Abstract

The CERN's Large Hadron Collider (LHC) is the world largest particle accelerator. ATLAS (A Toroidal LHC ApparatuS) is one of the two general purpose experiments equipped with a charged particle tracking system built on two technologies: silicon and drift tube based detectors, composing the ATLAS Inner Detector (ID). The alignment of the tracking system poses a challenge as one should solve a linear equation with almost 36 000 degrees of freedom. The required precision for the alignment of the most sensitive coordinates of the silicon sensors is just few microns. This limit comes from the requirement that the misalignment should not worsen the resolution of the track parameter measurements by more than 20%. Therefore the alignment of the ATLAS ID requires complex algorithms with extensive CPU and memory usage. So far the proposed alignment algorithms are exercised on several applications. We will present the outline of the alignment approach and results from Cosmic Ray runs and large scale computing simulation of physics samples mimicking the ATLAS operation during real data taking. For the later application the trigger of the experiment is simulated and the event filter is applied in order to produce an alignment input data stream.
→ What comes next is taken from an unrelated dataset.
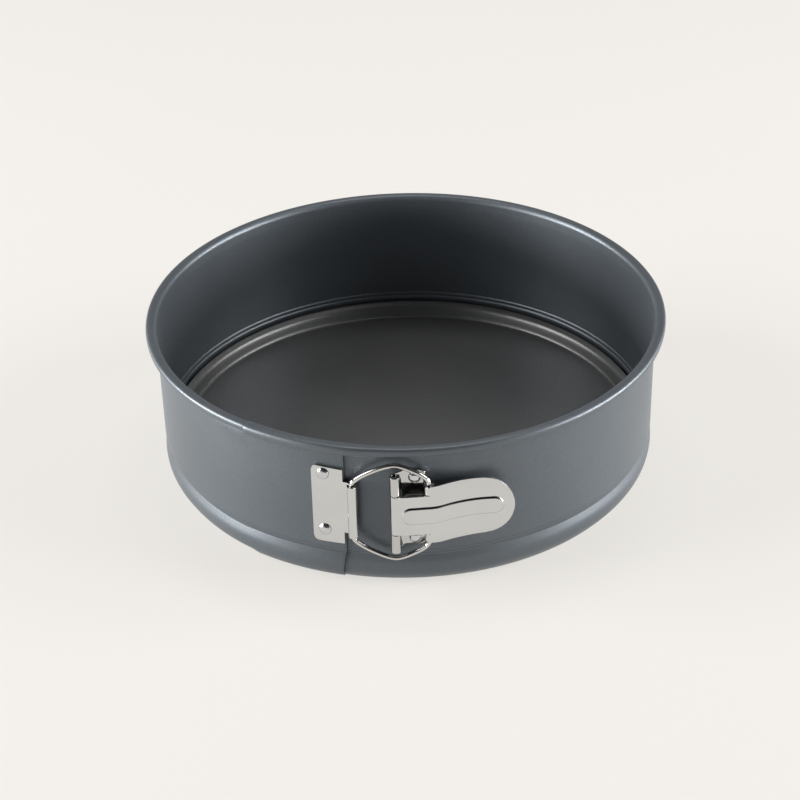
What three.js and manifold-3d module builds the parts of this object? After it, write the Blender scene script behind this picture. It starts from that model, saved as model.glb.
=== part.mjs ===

The full alignment chain is tested using that stream and alignment constants are produced and validated within 24 h. Cosmic ray data serves to produce an early alignment of the real ATLAS Inner Detector even before the LHC start up. Beyond all tracking information, the assembly survey database contains essential information in order to determine the relative position of one module with respect to its neighbors. Finally a hardware system measuring an array of grid lines in the modules support structure with a Frequency Scan Interferometer monitors short time system deformations.